Nous obtenons avec Livsgnist une nouvelle preuve du potentiel créatif engendrée par la souffrance de l’âme. Cet album nous permet d’admirer le travail d’un artiste qui parvient à transcender plusieurs genres musicaux afin d’en retirer des sonorités uniques. Tout cet effort de composition souligne le talent d’un groupe auquel est promis, je l’espère, un brillant avenir” (Chronique de l’album Livsgnist de So Much For Nothing , sur le blog Metal Obscur).

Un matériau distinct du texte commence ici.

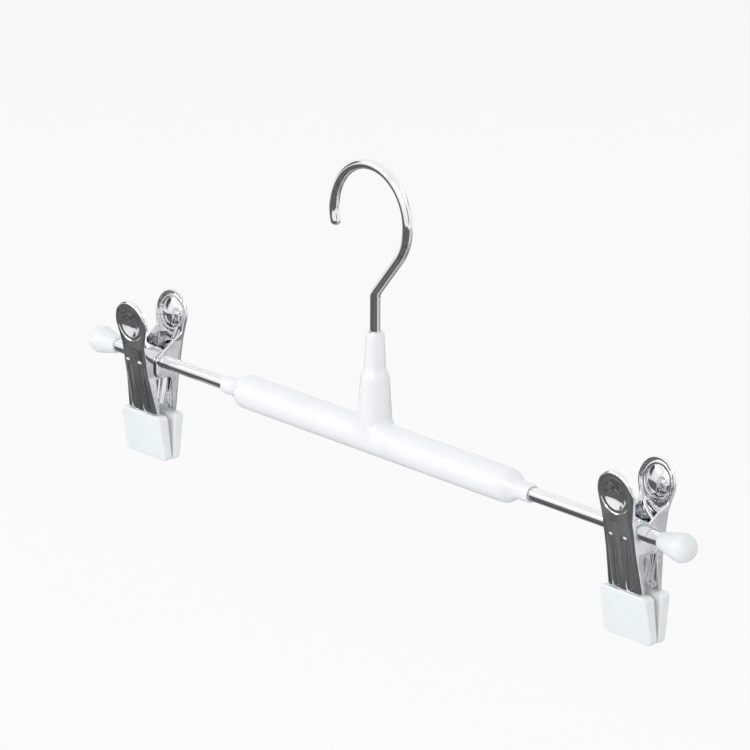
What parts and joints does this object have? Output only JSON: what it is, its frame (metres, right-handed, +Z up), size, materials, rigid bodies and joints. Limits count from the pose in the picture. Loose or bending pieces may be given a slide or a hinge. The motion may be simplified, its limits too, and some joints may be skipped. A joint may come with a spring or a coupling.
{
  "type": "trouser hanger",
  "caption": "Trouser hanger with a swivelling wire hook, a white sleeve on a thin cross rod, and sprung clips with soft tips that slide and swing on the rod.",
  "frame": {"origin": "seat of the rail: the crown of the hook's inner curve", "axes": "+X along the cross rod, to the right seen from the front; +Y along the rail, away from the front; +Z up"},
  "size_m": [0.322, 0.0242, 0.1419],
  "materials": {
    "chrome": "bright chrome plate on drawn steel wire and rod",
    "pressed_chrome": "bright chrome plate on pressed sheet steel",
    "spring_steel": "bright nickel-plated spring wire",
    "gloss_white": "glossy injection-moulded white plastic",
    "soft_white": "satin milky-white soft vinyl"
  },
  "bodies": {
    "hook": {"hook": "chrome"},
    "bar": {"sleeve": "gloss_white", "cross_rod": "chrome", "left_end_knob": "soft_white", "right_end_knob": "soft_white"},
    "left_clip_spring": {"left_clip_spring": "spring_steel"},
    "left_clip_front": {"left_clip_front_jaw": "pressed_chrome", "left_clip_front_tip": "soft_white"},
    "left_clip_back": {"left_clip_back_jaw": "pressed_chrome", "left_clip_back_tip": "soft_white"},
    "right_clip_spring": {"right_clip_spring": "spring_steel"},
    "right_clip_front": {"right_clip_front_jaw": "pressed_chrome", "right_clip_front_tip": "soft_white"},
    "right_clip_back": {"right_clip_back_jaw": "pressed_chrome", "right_clip_back_tip": "soft_white"}
  },
  "joints": [
    {"name": "hook_swivel", "type": "hinge", "parent": "hook", "child": "bar", "pos_m": [0.0025, 0, -0.0596], "axis": [0, 0, 1], "continuous": true},
    {"name": "left_clip_slide", "type": "slide", "parent": "bar", "child": "left_clip_spring", "axis": [1, 0, 0], "range_m": [-0.0123, 0.0358]},
    {"name": "left_clip_swing", "type": "hinge", "parent": "left_clip_spring", "child": "left_clip_front", "pos_m": [-0.1235, 0, -0.0996], "axis": [1, 0, 0], "continuous": true, "deforming": ["left_clip_spring"]},
    {"name": "left_clip_open", "type": "hinge", "parent": "left_clip_front", "child": "left_clip_back", "pos_m": [-0.1235, 0, -0.0996], "axis": [1, 0, 0], "range_deg": [0, 40], "stiffness_Nm_per_rad": 0.3, "springref_deg": -57.3, "deforming": ["left_clip_spring"]},
    {"name": "right_clip_slide", "type": "slide", "parent": "bar", "child": "right_clip_spring", "axis": [1, 0, 0], "range_m": [-0.0433, 0.0048]},
    {"name": "right_clip_swing", "type": "hinge", "parent": "right_clip_spring", "child": "right_clip_front", "pos_m": [0.136, 0, -0.0996], "axis": [1, 0, 0], "continuous": true, "deforming": ["right_clip_spring"]},
    {"name": "right_clip_open", "type": "hinge", "parent": "right_clip_front", "child": "right_clip_back", "pos_m": [0.136, 0, -0.0996], "axis": [1, 0, 0], "range_deg": [0, 40], "stiffness_Nm_per_rad": 0.3, "springref_deg": -57.3, "deforming": ["right_clip_spring"]}
  ]
}
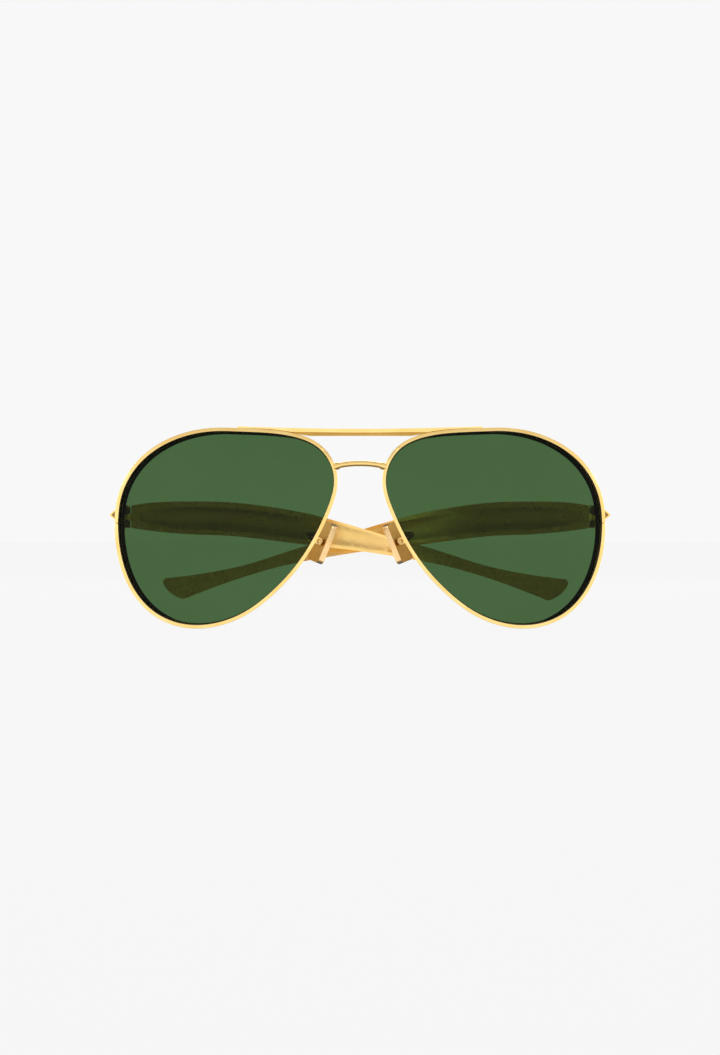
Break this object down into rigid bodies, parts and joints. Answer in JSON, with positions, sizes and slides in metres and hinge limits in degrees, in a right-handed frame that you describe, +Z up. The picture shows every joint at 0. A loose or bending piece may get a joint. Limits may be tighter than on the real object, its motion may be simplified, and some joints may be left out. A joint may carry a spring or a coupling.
{
  "type": "folding aviator sunglasses",
  "caption": "Metal aviator sunglasses, folded, with curved green lenses, brow bar, wire bridge, rocking nose pads and broad temples with a hollow inner face.",
  "frame": {"origin": "middle of the bridge wire", "axes": "+X across the front to the viewer's right, +Y from the front towards the wearer, +Z up"},
  "size_m": [0.1442, 0.043, 0.0579],
  "materials": {
    "gold": "polished",
    "green_glass": "polished",
    "screw_steel": "satin"
  },
  "bodies": {
    "front": {"rim_left": "gold", "rim_right": "gold", "brow_bar": "gold", "bridge": "gold", "end_piece_left": "gold", "end_piece_right": "gold", "front_hinge_leaf_left": "gold", "front_hinge_leaf_right": "gold", "rim_lock_upper_left": "gold", "rim_lock_upper_right": "gold", "rim_lock_lower_left": "gold", "rim_lock_lower_right": "gold", "pad_arm_left": "gold", "pad_arm_right": "gold", "pad_box_left": "gold", "pad_box_right": "gold", "lens_left": "green_glass", "lens_right": "green_glass", "rim_screws": "screw_steel", "hinge_screws": "screw_steel", "pad_screws": "screw_steel"},
    "temple_left": {"temple_left": "gold", "temple_hinge_leaf_left": "gold"},
    "temple_right": {"temple_right": "gold", "temple_hinge_leaf_right": "gold"},
    "nose_pad_left": {"nose_pad_left": "gold"},
    "nose_pad_right": {"nose_pad_right": "gold"}
  },
  "joints": [
    {"name": "temple_right_hinge", "type": "hinge", "parent": "front", "child": "temple_right", "pos_m": [0.0674, 0.01698, -0.0153], "axis": [0, 0, -1], "range_deg": [0, 80]},
    {"name": "temple_left_hinge", "type": "hinge", "parent": "front", "child": "temple_left", "pos_m": [-0.0674, 0.01698, -0.0153], "axis": [0, 0, 1], "range_deg": [0, 76]},
    {"name": "nose_pad_right_rock", "type": "hinge", "parent": "front", "child": "nose_pad_right", "pos_m": [0.01245, 0.0064, -0.02182], "axis": [0.5693, 0.7893, 0.23], "range_deg": [-8, 8]},
    {"name": "nose_pad_left_rock", "type": "hinge", "parent": "front", "child": "nose_pad_left", "pos_m": [-0.01245, 0.0064, -0.02182], "axis": [-0.5693, 0.7893, 0.23], "range_deg": [-8, 8]}
  ],
  "couplings": [
    {"joint": "temple_left_hinge", "follows": "temple_right_hinge", "ratio": 0.95}
  ]
}
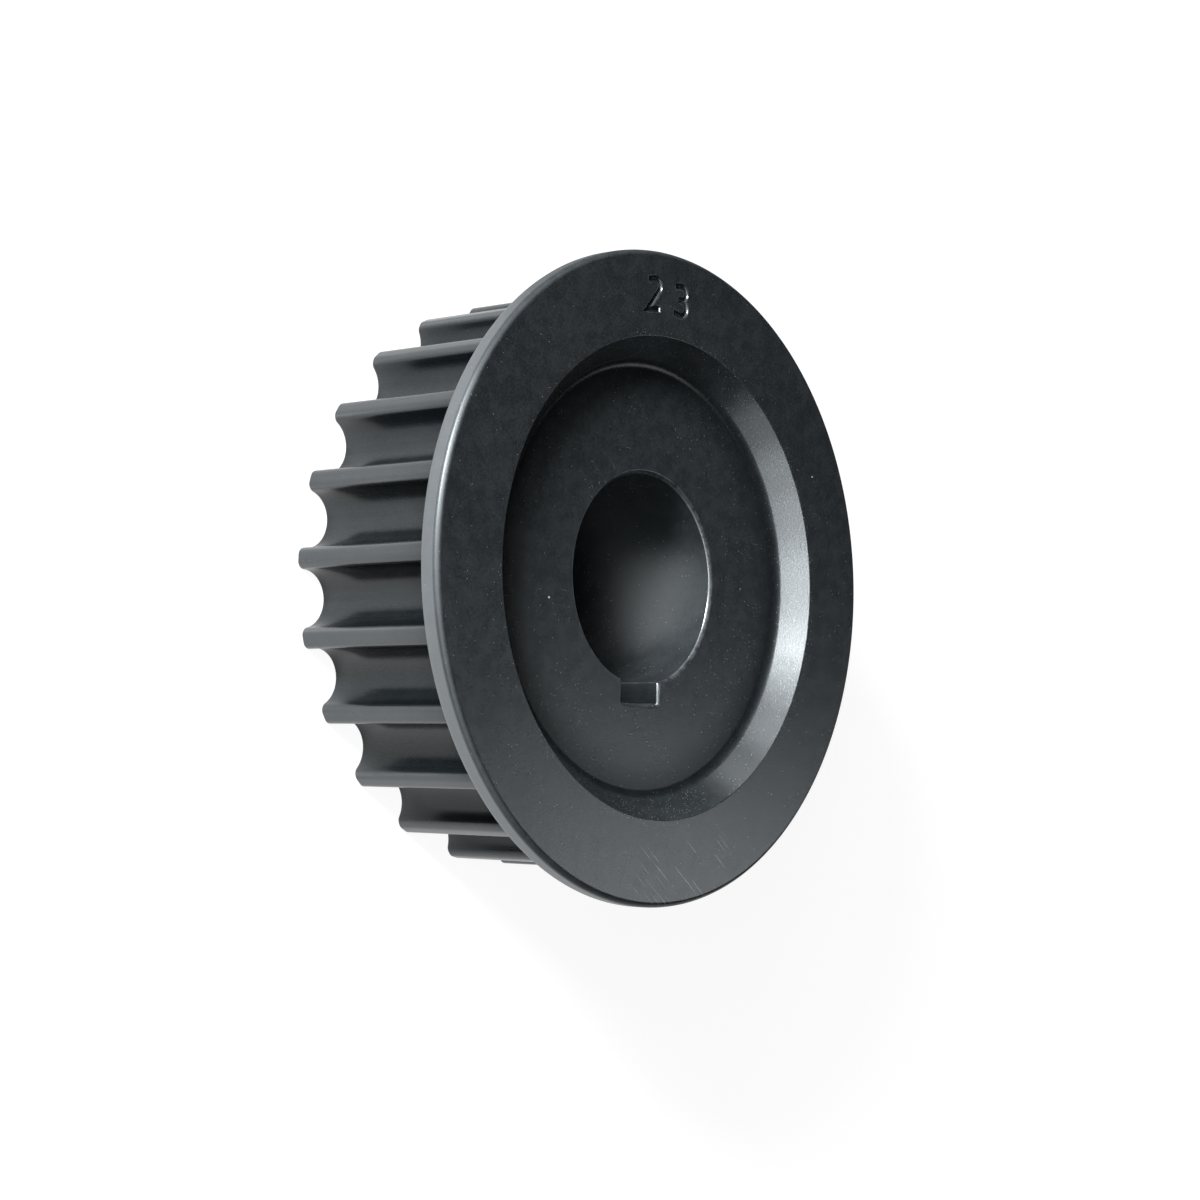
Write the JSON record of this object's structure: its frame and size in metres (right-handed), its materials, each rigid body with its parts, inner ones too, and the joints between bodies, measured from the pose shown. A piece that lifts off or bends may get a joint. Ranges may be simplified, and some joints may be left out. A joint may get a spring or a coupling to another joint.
{
  "type": "belt drive pulley",
  "caption": "Flanged pulley for a toothed belt: curved belt grooves, one integral flange with a shallow bevelled recess, and a bore with a keyway.",
  "frame": {"origin": "on the bore axis, at the face of the open end of the teeth, which the pulley stands on", "axes": "+Z along the bore, towards the flange; -Y towards the keyway; a tooth is centred on -X"},
  "size_m": [0.064, 0.064, 0.022],
  "materials": {
    "black_anodised": "satin black anodised"
  },
  "bodies": {
    "root": {"pulley": "black_anodised"}
  },
  "joints": []
}
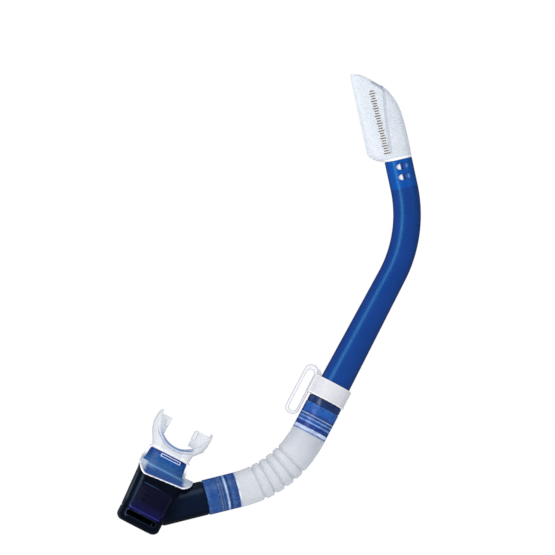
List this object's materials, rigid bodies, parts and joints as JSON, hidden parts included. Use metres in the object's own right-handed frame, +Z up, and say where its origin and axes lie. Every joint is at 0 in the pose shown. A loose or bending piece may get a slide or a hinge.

Ce que me paraissent faire la plupart des musiciens de black metal, lorsqu’ils composent un morceau ou un album, c’est mettre en notes toutes leurs angoisses, toutes leurs déceptions, toute leur révolte, tout leur mal être, tout ce qui parait absurde, dénué de signification, et contreproductif dans leur existence, pour donner un sens à ce qui ne semble pas en avoir, pour créer quelque chose de durable, de destiné à être apprécié et partager, à partir de ce qui parait enliser leur vie dans l’inertie, le néant et les ténèbres. S’il est vrai que certains  groupes tiennent un discours complaisant ou inutilement provocateur sur leurs thématiques, et qu’une petite minorité s’est laissée aspirer par les ténèbres, pour commettre des actes très graves et/ou sombrer dans la folie, le black metal est foncièrement une tentative de donner du sens à ce qui parait ne pas en avoir, une revendication du désir d’exister et de créer contre les ténèbres et la fragilité qui semblent diriger nos vies. A ce titre, si cette revendication peut se borner à n’être qu’un cri de haine ou de désespoir, un simple constat de la méchanceté et de l’absurdité apparentes de notre monde, elle me parait pouvoir aboutir de manière bien plus juste et profonde dans une forme de quête de la beauté derrière la souffrance et les ténèbres, qui les transfigurent pour illuminer l’âme de l’artiste et de l’auditeur à partir d’émotions et d’états d’âmes qui étaient initialement sources d’angoisse et de confusion. Il n’est donc pas étonnant que l’engouement pour le black metal, qui a accompagné certaines personnes dans leur déchéance, voire leur mort, a pu en sauver d’autres:

“[…] Alors oui, le Black-Metal est une musique extrême, violente, aux paroles crues et au visuel provoquant. Mais dans mon cas, et dans le cas de nombreuses personnes que je fréquente au quotidien, cette musique nous a sauvé en nous donnant la force d’affronter la violence qui consiste à grandir en banlieue Parisienne.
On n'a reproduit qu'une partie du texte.